【教程】详解Python正则表达式之： (?=…) lookahead assertion 前向匹配 /前向断言

Python 2.7的手册中的官网解释为：

(?=...)
Matches if ... matches next, but doesn’t consume any of the string. This is called a lookahead assertion. For example, Isaac (?=Asimov) will match 'Isaac ' only if it’s followed by 'Asimov'.

下面就来详细解释一下 (?=…) 的具体含义：

1.在解释此处(?=…) 的含义之前，建议先去看看：

【教程】详解Python正则表达式之： (?<=…) positive lookbehind assertion 后向匹配 /后向断言

和positive lookbehind assertion互相对应，此处(?=…) 的功能是：

判断（当前位置）（继续向前走，向前看）后面的内容是什么。

而此处的等于号，即表示，去判断，后面的内容是否等于…

2.为何要有lookahead assertion？

原因和：

【教程】详解Python正则表达式之： (?<=…) positive lookbehind assertion 后向匹配 /后向断言

中类似，当复杂的查询和匹配时，有时候也需要去判断字符串后面的内容，是否满足一定条件，然后最终才能做出决定，判断整体上是否匹配所需要的字符串的。

相应的例子的话，也参考

【教程】详解Python正则表达式之： (?<=…) positive lookbehind assertion 后向匹配 /后向断言

稍加修改一下，去判断html中常见的，img标签内的src的值，即两个双引号中间包含的http开头的，.jpg结尾的字符串。

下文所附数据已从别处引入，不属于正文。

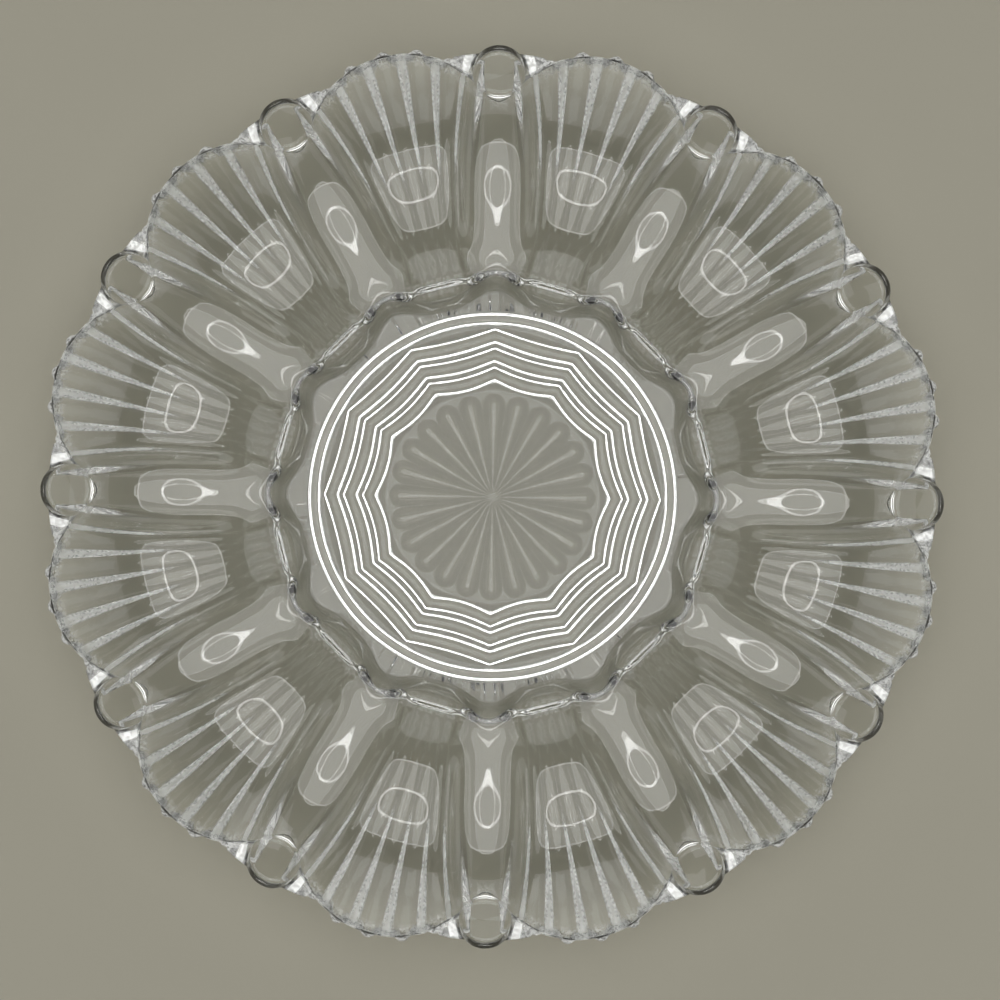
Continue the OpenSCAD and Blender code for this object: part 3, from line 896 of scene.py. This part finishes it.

而此时，为了更加精确的去匹配，则也可以同时利用上此处的(?=…) 。

示例代码：

#!/usr/bin/python
# -*- coding: utf-8 -*-
"""
【教程】详解Python正则表达式之： (?=…) lookahead assertion 前向匹配 /前向断言
https://www.crifan.com/detailed_explanation_about_python_regular_express_lookahead_assertion

Version:    2012-11-14
Author:     Crifan
"""

import re;

#提示：
#参考此示例代码之前，请先确保已了解positive lookbehind assertion
#【教程】详解Python正则表达式之： (?<=…) positive lookbehind assertion 后向匹配 /后向断言
#https://www.crifan.com/detailed_explanation_about_python_regular_express_positive_lookbehind_assertion

reLookaheadTestStr = """
fake html begin

out of src, normal content include pic url:
some sohu blog pic url is something like this:
"http://1802.img.pp.sohu.com.cn/images/blog/2012/4/12/16/20/u173669005_13766a912eag214.jpg"
which use img.pp.sohu.com.cn as its image server.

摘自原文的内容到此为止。